Il dipartimento del Lavoro degli Stati Uniti aggiunge nuove accuse di discriminazione dei dipendenti contro il colosso dell’It Oracle, dopo la causa aperta nel 2017. Sotto la lente dello Us Department of Labor ci sono le presunte pratiche discriminatorie verso i dipendenti di sesso femminile o appartenenti a minoranze etniche. Oracle avrebbe sistematicamente dato stipendi più bassi a donne, neri e asiatici privando questi lavoratori e lavoratrici di un totale di 400 milioni di dollari fra il 2013 e il 2016 che avrebbero potuto figurare nella loro busta paga, anche in forma di azioni o altri benefit.
L’azienda affida a Dorian Daley, Executive Vice President e General Counsel diOracle, la propria difesa: “E’ una causa che riteniamo priva di fondamento – afferma la manager – basata su accuse non vere e su un procedimento gravemente viziato all’interno dell’Ofccp (Office of Federal Contract Compliance Programs), che si basa su statistiche raccolte selettivamente, piuttosto che sulla realtà – afferma Dorian Daley, Executive Vice President e General Counsel di Oracle – Siamo in forte disaccordo con le accuse pretestusose e continueremo nel procedimento per dimostrarne l’infondatezza. Rispettiamo i nostri obblighi normativi, siamo impegnati per la parità di trattamento e orgogliosi dei nostri dipendenti”.
Per le presunte discriminazioni salariali il dipartimento del Lavoro aveva fatto causa ad Oracle nel 2017 tramite il suo Office of federal contract compliance, che si occupa di verificare la compliance dei contratti di lavoro nelle aziende che lavorano anche per l’amministrazione federale e vigila sulla parità di trattamento. Già allora si affermava che Oracle attuava prassi discriminatorie dando stipendi più alti ai dipendenti uomini e bianchi. L’anno scorso il dipartimento del lavoro e Oracle si sono incontrati per tentare una mediazione, ma il Labor department ha deciso ora di rinnovare le accuse sul trattamento discriminatorio e sostiene anche che l’azienda abbia distrutto alcune prove a suo carico.
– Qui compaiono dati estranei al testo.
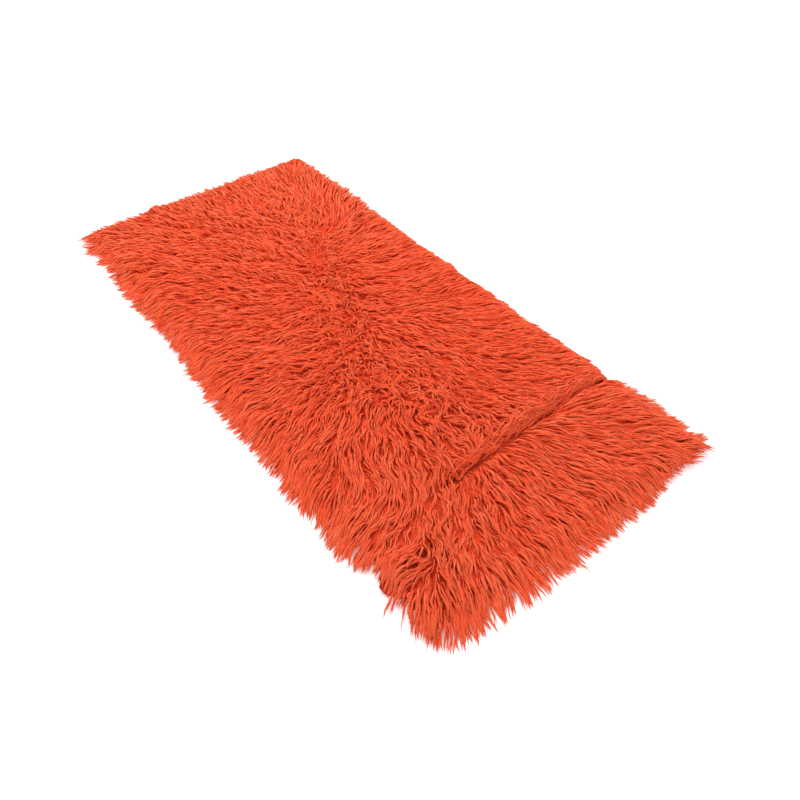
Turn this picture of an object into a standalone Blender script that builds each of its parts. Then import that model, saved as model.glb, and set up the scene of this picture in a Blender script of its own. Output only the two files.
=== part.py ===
"""A long-pile wool shag rug, lying on a floor with a cross fold and two buckled edges.

One solid: a woven ground cloth with the pile rooted in it, and the locks round its rim.
Metres, +Z up. X runs across the rug and Y along it: the cross fold is near the -Y end.
The origin is the middle of the cloth's underside, on the floor.
"""

import bisect
import math

import bmesh
import bpy
from mathutils import Vector, noise

# The ground cloth as it lies, without the pile that reaches past it.
CLOTH_WIDTH = 0.655
CLOTH_LENGTH = 1.550
CLOTH_THICKNESS = 0.003
CORNER_ROUNDING = 0.005
EDGE_WANDER = 0.005

# The pile: its depth as it lies combed over, thinner at the rim, where it passes the cloth.
PILE_DEPTH = 0.030
RIM_DEPTH = 0.018
RIM_ROLL = 0.055
PILE_OVERHANG = 0.006
LEAST_DEPTH = 0.007

# The pile's tufts, as unevenness of its upper face.
LUMP_HEIGHT = 0.018
LUMP_LENGTH = 0.075
LUMP_WIDTH = 0.036
LEAST_FAN_RADIUS = 0.12

# The locks round the rim: how far they reach past the pile's foot, and how they taper.
LOCK_REACH = 0.035
LOCK_REACH_SPREAD = 0.028
LOCK_SWAY = 0.35
LOCK_SLIMMING = 0.58
LOCK_TIP_HEIGHT = 0.0015
LOCK_BEND_SHARE = 0.62
LAY_SHARE_IN_LOCK = 0.62

# The bare lip where an edge of the cloth stands up: its locks are short.
BARE_LIP_REACH = 0.010
BARE_LIP_RISE = 0.008

# The grid of points that the cloth and the pile share, with closer rows at the folds.
COLUMN_PITCH = 0.021
ROW_PITCH = 0.023
FINE_ROW_PITCH = 0.0115
FINE_ROWS_FROM = -0.695
FINE_ROWS_TO = -0.460
FLAT_ANGLE = math.radians(0.02)

# The cross fold at places across the rug: where its step stands, and how high it rises.
CROSS_FOLD = (
    # x, foot_y, rise
    (-0.328, -0.556, 0.006),
    (-0.200, -0.560, 0.009),
    (-0.105, -0.550, 0.015),
    (0.050, -0.536, 0.021),
    (0.200, -0.527, 0.022),
    (0.328, -0.526, 0.017),
)
FOLD_STEP_RUN = 0.026
FOLD_BACK_RUN = 0.150
FOLD_GROOVE_DEPTH = 0.016
FOLD_GROOVE_REACH = 0.028
FOLD_ROLL_HEIGHT = 0.005
FOLD_ROLL_BEHIND = 0.034

# Where an edge of the cloth buckles up off the floor. The side edge runs along Y.
SIDE_BUCKLE = {"x": -0.328, "y": -0.650, "span": 0.046, "reach": 0.125, "rise": 0.024}
END_BUCKLE = {"x": -0.150, "y": 0.775, "span": 0.062, "reach": 0.130, "rise": 0.015}

# Small hollows where the pile parts.
HOLLOWS = (
    # x, y, radius, depth
    (-0.252, -0.652, 0.048, 0.015),
    (-0.122, -0.550, 0.036, 0.010),
    (-0.172, -0.088, 0.048, 0.010),
    (-0.108, -0.238, 0.044, 0.009),
    (0.082, 0.040, 0.044, 0.010),
    (0.080, 0.095, 0.040, 0.007),
    (0.076, 0.160, 0.044, 0.008),
    (-0.070, 0.620, 0.048, 0.008),
)

# The point that the pile is combed away from, at places along the rug.
LAY_FAN = (
    # y, fan_x, fan_y
    (-0.790, -0.050, -0.390),
    (-0.640, -0.030, -0.320),
    (-0.540, 0.000, -0.340),
    (-0.440, 0.000, -0.120),
    (-0.240, 0.040, -0.050),
    (-0.040, 0.050, 0.010),
    (0.110, 0.070, 0.070),
    (0.360, 0.070, 0.160),
    (0.610, 0.090, 0.270),
    (0.810, 0.030, 0.330),
)

WOOL_ORANGE = (0.730, 0.076, 0.030, 1.0)
WOOL_ROUGHNESS = 0.88


def smooth(t):
    """0 to 1 with level ends."""
    t = min(1.0, max(0.0, t))
    return t * t * (3.0 - 2.0 * t)


def hump(t):
    """1 at t = 0, falling to 0 at t = 1 and t = -1 with level ends."""
    return 1.0 - smooth(abs(t))


def from_table(rows, at, column):
    """A column of a table, read between its rows by their first column."""
    places = [row[0] for row in rows]
    after = min(len(rows) - 1, max(1, bisect.bisect(places, at)))
    low, high = rows[after - 1], rows[after]
    share = min(1.0, max(0.0, (at - low[0]) / (high[0] - low[0])))
    return low[column] + share * (high[column] - low[column])


def behind_fold(x, y):
    """The distance from the foot of the cross fold's step, towards +Y."""
    return y - from_table(CROSS_FOLD, x, 1)


def fold_lift(x, y):
    """How far the cross fold lifts the cloth: a steep step that faces -Y, with a long back."""
    behind = behind_fold(x, y)
    step = smooth(behind / FOLD_STEP_RUN)
    back = 1.0 - smooth((behind - FOLD_STEP_RUN) / FOLD_BACK_RUN)
    return from_table(CROSS_FOLD, x, 2) * step * back


def buckle_lift(x, y):
    """How far the two buckles lift the cloth near its edges."""
    side, end = SIDE_BUCKLE, END_BUCKLE
    at_side = hump((y - side["y"]) / side["span"]) * hump((x - side["x"]) / side["reach"])
    at_end = hump((x - end["x"]) / end["span"]) * hump((y - end["y"]) / end["reach"])
    return side["rise"] * at_side + end["rise"] * at_end


def cloth_lift(x, y):
    """The height of the cloth's underside over the floor."""
    return fold_lift(x, y) + buckle_lift(x, y)


def lay(x, y):
    """The direction in which the pile is combed, and how far off it fans out from."""
    away = Vector((x - from_table(LAY_FAN, y, 1), y - from_table(LAY_FAN, y, 2), 0.0))
    return away.normalized(), away.length


def lumps(x, y):
    """Tufts as a height: long ones that follow the lay, and short ones all over."""
    direction, distance = lay(x, y)
    around = math.atan2(direction.y, direction.x) * max(distance, LEAST_FAN_RADIUS)
    long_tufts = noise.noise(Vector((distance / LUMP_LENGTH, around / LUMP_WIDTH, 1.7)))
    short_tufts = noise.noise(Vector((x / LUMP_WIDTH, y / LUMP_WIDTH, 8.3)))
    return LUMP_HEIGHT * (long_tufts + short_tufts) / 2


def pile_depth(x, y):
    """The pile's depth: thinner at the rim, at the fold's foot and in the hollows."""
    to_edge = min(CLOTH_WIDTH / 2 - abs(x), CLOTH_LENGTH / 2 - abs(y))
    inside = smooth(to_edge / RIM_ROLL)
    depth = RIM_DEPTH + (PILE_DEPTH - RIM_DEPTH) * inside
    behind = behind_fold(x, y)
    depth -= FOLD_GROOVE_DEPTH * inside * hump(behind / FOLD_GROOVE_REACH)
    depth += FOLD_ROLL_HEIGHT * inside * hump((behind - FOLD_ROLL_BEHIND) / FOLD_ROLL_BEHIND)
    for hollow_x, hollow_y, radius, hollow in HOLLOWS:
        depth -= hollow * hump(math.hypot(x - hollow_x, y - hollow_y) / radius)
    return max(LEAST_DEPTH, depth + lumps(x, y))


def evenly(start, end, pitch):
    """Places from start to end, both included, about a pitch apart."""
    steps = max(1, round((end - start) / pitch))
    return [start + (end - start) * k / steps for k in range(steps + 1)]


def grid_lines():
    """The columns across the cloth and the rows along it."""
    columns = evenly(-CLOTH_WIDTH / 2, CLOTH_WIDTH / 2, COLUMN_PITCH)
    rows = evenly(-CLOTH_LENGTH / 2, FINE_ROWS_FROM, ROW_PITCH)[:-1]
    rows += evenly(FINE_ROWS_FROM, FINE_ROWS_TO, FINE_ROW_PITCH)[:-1]
    rows += evenly(FINE_ROWS_TO, CLOTH_LENGTH / 2, ROW_PITCH)
    return columns, rows


def on_outline(x, y):
    """A grid point moved to the cloth's real outline: soft corners, edges that wander a little."""
    across, along = x / (CLOTH_WIDTH / 2), y / (CLOTH_LENGTH / 2)
    wander_x = EDGE_WANDER * noise.noise(Vector((math.copysign(3.1, x), y / 0.16, 0.4)))
    wander_y = EDGE_WANDER * noise.noise(Vector((x / 0.16, math.copysign(5.3, y), 0.9)))
    rounding = CORNER_ROUNDING * abs(across) ** 12 * abs(along) ** 24
    new_x = x + across**4 * wander_x - math.copysign(rounding, x)
    new_y = y + along**8 * wander_y - math.copysign(rounding, y)
    return new_x, new_y


def outward(x, y, columns, rows):
    """The direction off the cloth at a point of its edge, and nothing at a point inside."""
    off_side = float((x == columns[-1]) - (x == columns[0]))
    off_end = float((y == rows[-1]) - (y == rows[0]))
    return Vector((off_side, off_end, 0.0)).normalized()


def sheet_faces(mesh, points, upwards):
    """Two triangles for each cell of a grid of vertices."""
    faces = []
    for near, far in zip(points, points[1:]):
        for a, b, c, d in zip(near, near[1:], far[1:], far):
            for corners in ((a, b, c), (a, c, d)):
                faces.append(mesh.faces.new(corners if upwards else corners[::-1]))
    return faces


def rim_of(points):
    """The vertices round a grid, in order, anticlockwise from above."""
    right = [row[-1] for row in points[1:-1]]
    left = [row[0] for row in points[1:-1]]
    return points[0] + right + points[-1][::-1] + left[::-1]


def merge_flat(mesh, faces, rim):
    """Joins the level triangles of a sheet into large faces, and keeps its rim as it is."""
    kept = set(rim)
    edges = {edge for face in faces for edge in face.edges}
    inner_edges = [edge for edge in edges if not kept.issuperset(edge.verts)]
    inner_points = {point for edge in edges for point in edge.verts} - kept
    bmesh.ops.dissolve_limit(
        mesh, angle_limit=FLAT_ANGLE, verts=list(inner_points), edges=inner_edges
    )


def lock_tip(centre, outwards, lift, number):
    """Where a lock of the rim ends: off the edge, turned by the lay, and down on the floor."""
    combed, _ = lay(centre.x, centre.y)
    heading = (outwards + LAY_SHARE_IN_LOCK * combed).normalized()
    sideways = Vector((-heading.y, heading.x, 0.0))
    sway = noise.noise(Vector((number * 0.37, 2.2, 0.0)))
    heading = (heading + LOCK_SWAY * sway * sideways).normalized()
    bareness = smooth((lift - BARE_LIP_RISE) / BARE_LIP_RISE)
    full = LOCK_REACH + LOCK_REACH_SPREAD * noise.noise(Vector((number * 0.61, 0.0, 4.4)))
    reach = full + bareness * (BARE_LIP_REACH - full)
    height = LOCK_TIP_HEIGHT + bareness * (0.7 * centre.z - LOCK_TIP_HEIGHT)
    return Vector((centre.x + heading.x * reach, centre.y + heading.y * reach, height))


def add_lock(mesh, root, outwards, lift, number):
    """Draws one cell of the rim out into a four-sided pointed lock."""
    centre = sum((point.co for point in root), Vector()) / len(root)
    tip = lock_tip(centre, outwards, lift, number)
    bend = centre.lerp(tip, 0.5)
    bend.z = max(bend.z, LOCK_BEND_SHARE * centre.z)
    ring = [mesh.verts.new(bend + LOCK_SLIMMING * (point.co - centre)) for point in root]
    end = mesh.verts.new(tip)
    for a, b, far_b, far_a in zip(root, root[1:] + root[:1], ring[1:] + ring[:1], ring):
        mesh.faces.new((a, b, far_b))
        mesh.faces.new((a, far_b, far_a))
        mesh.faces.new((far_a, far_b, end))


def build_rug_mesh():
    """The underside, the cloth's edge, the locks drawn out of the rim, and the lumpy top."""
    columns, rows = grid_lines()
    mesh = bmesh.new()
    under, top = [], []
    edge_of = {}
    lift_of = {}
    for y in rows:
        under_row, top_row = [], []
        for x in columns:
            place = Vector((*on_outline(x, y), cloth_lift(x, y)))
            off = outward(x, y, columns, rows)
            below = mesh.verts.new(place)
            over = place + PILE_OVERHANG * off
            over.z += CLOTH_THICKNESS + pile_depth(x, y)
            under_row.append(below)
            top_row.append(mesh.verts.new(over))
            if off.length > 0:
                edge_of[below] = mesh.verts.new(place + Vector((0.0, 0.0, CLOTH_THICKNESS)))
                lift_of[below] = place.z
        under.append(under_row)
        top.append(top_row)
    sheet_faces(mesh, top, upwards=True)
    underside = sheet_faces(mesh, under, upwards=False)
    low_rim, high_rim = rim_of(under), rim_of(top)
    low_pairs = zip(low_rim, low_rim[1:] + low_rim[:1])
    high_pairs = zip(high_rim, high_rim[1:] + high_rim[:1])
    for number, ((low_a, low_b), (high_a, high_b)) in enumerate(zip(low_pairs, high_pairs)):
        edge_a, edge_b = edge_of[low_a], edge_of[low_b]
        mesh.faces.new((low_a, low_b, edge_b, edge_a))
        along = low_b.co - low_a.co
        outwards = Vector((along.y, -along.x, 0.0)).normalized()
        add_lock(mesh, [edge_a, edge_b, high_b, high_a], outwards, lift_of[low_a], number)
    merge_flat(mesh, underside, low_rim)
    mesh.normal_update()
    return mesh


def dyed_wool():
    material = bpy.data.materials.new("dyed_wool")
    material.use_nodes = True
    shader = material.node_tree.nodes["Principled BSDF"]
    shader.inputs["Base Color"].default_value = WOOL_ORANGE
    shader.inputs["Roughness"].default_value = WOOL_ROUGHNESS
    shader.inputs["Metallic"].default_value = 0.0
    return material


def build_shag_rug():
    mesh = build_rug_mesh()
    data = bpy.data.meshes.new("shag_rug")
    mesh.to_mesh(data)
    mesh.free()
    data.materials.append(dyed_wool())
    data.shade_smooth()
    rug = bpy.data.objects.new("shag_rug", data)
    bpy.context.scene.collection.objects.link(rug)


for leftover in list(bpy.data.objects):
    bpy.data.objects.remove(leftover)
build_shag_rug()
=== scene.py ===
"""A long-pile wool shag rug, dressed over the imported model.

In the order in which the rug is made: the woven ground, the felted foot of the pile, the long
locks, the under locks, the short ones along the middle, those of the fold and of the rim, and the
loose wisps.
"""

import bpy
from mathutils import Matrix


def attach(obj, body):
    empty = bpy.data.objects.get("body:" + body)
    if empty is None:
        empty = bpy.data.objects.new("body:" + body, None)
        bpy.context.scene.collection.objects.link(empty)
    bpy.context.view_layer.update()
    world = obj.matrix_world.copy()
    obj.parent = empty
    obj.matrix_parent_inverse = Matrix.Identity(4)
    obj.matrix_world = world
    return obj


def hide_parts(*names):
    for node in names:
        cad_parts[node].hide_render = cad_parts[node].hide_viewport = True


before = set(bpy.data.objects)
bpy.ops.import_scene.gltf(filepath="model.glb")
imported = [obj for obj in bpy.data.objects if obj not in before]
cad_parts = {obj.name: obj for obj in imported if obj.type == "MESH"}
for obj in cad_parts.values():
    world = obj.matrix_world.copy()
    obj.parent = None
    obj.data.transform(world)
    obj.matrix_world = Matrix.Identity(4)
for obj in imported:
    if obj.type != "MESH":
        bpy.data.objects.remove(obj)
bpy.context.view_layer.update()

import math

import bpy
import numpy as np
from mathutils import Matrix, Vector, kdtree

# The camera stands at the rug's near left, about as high as a person's chest, and looks down
# along the rug at 44 degrees. It leans a little to one side, as the photo does.
CAMERA_PLACE = Vector((-0.7518, -1.3533, 1.2247))
CAMERA_FORWARD = Vector((0.3993, 0.6025, -0.6911))
CAMERA_LEAN = math.radians(-3.51)
CAMERA_LENS = 36.62
CAMERA_SENSOR = 36.0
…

Il dipartimento del Lavoro sostiene che Oracle abbia messo in atto due metodi per discriminare le donne e le minoranze. Il primo è, secondo l’accusa, la sistematica applicazione di contratti con stipendi più bassi perché il salario d’ingresso era basato sulla paga nel lavoro precedente anziché seguire uno standard comune per tutti i neoassunti Oracle; ciò permetterebbe di perpetuare pratiche discriminatorie presenti nell’industria. Il secondo metodo, continua l’accusa, è l’incanalamento dei dipendenti donna o di minoranze etniche in percorsi di carriera pagati con salari inferiori. Queste pratiche avrebbero privato i dipendenti discriminati di opportunità di guadagno per un totale di 400 milioni di dollari.
Inoltre, sostiene l’accusa, Oracle tende di preferenza ad assumere per le posizioni tecniche i neolaureati provenienti da paesi asiatici, che rappresentano il 90% dei 500 giovani entrati nei ranghi dell’azienda tra il 2013 e 2016 contro una media del 65% per le altre società americane. I cittadini asiatici hanno bisogno di un permesso per lavorare negli Stati Uniti che viene dato tramite il datore di lavoro e, secondo il ministero Usa, Oracle poteva far leva su questa necessità per offrire stipendi più bassi.
Nel fascicolo del ministero americano si legge anche che Oracle “ha distrutto documenti” sul procedimento adottato per le assunzioni mentre il caso era già aperto.
Contro Oracle a inizio anno è partita anche una class action: oltre 4.200 dipendenti donna hanno accusato l’azienda di discriminazione calcolando che in media ricevono 13mila dollari l’anno in meno rispetto ai colleghi uomini con mansioni simili.
La causa nei confronti di Oracle arriva in un momento delicato per i giganti dell’hi-tech americano, tra accuse di discriminazione razziale, molestie sessuali e disparità di retribuzione.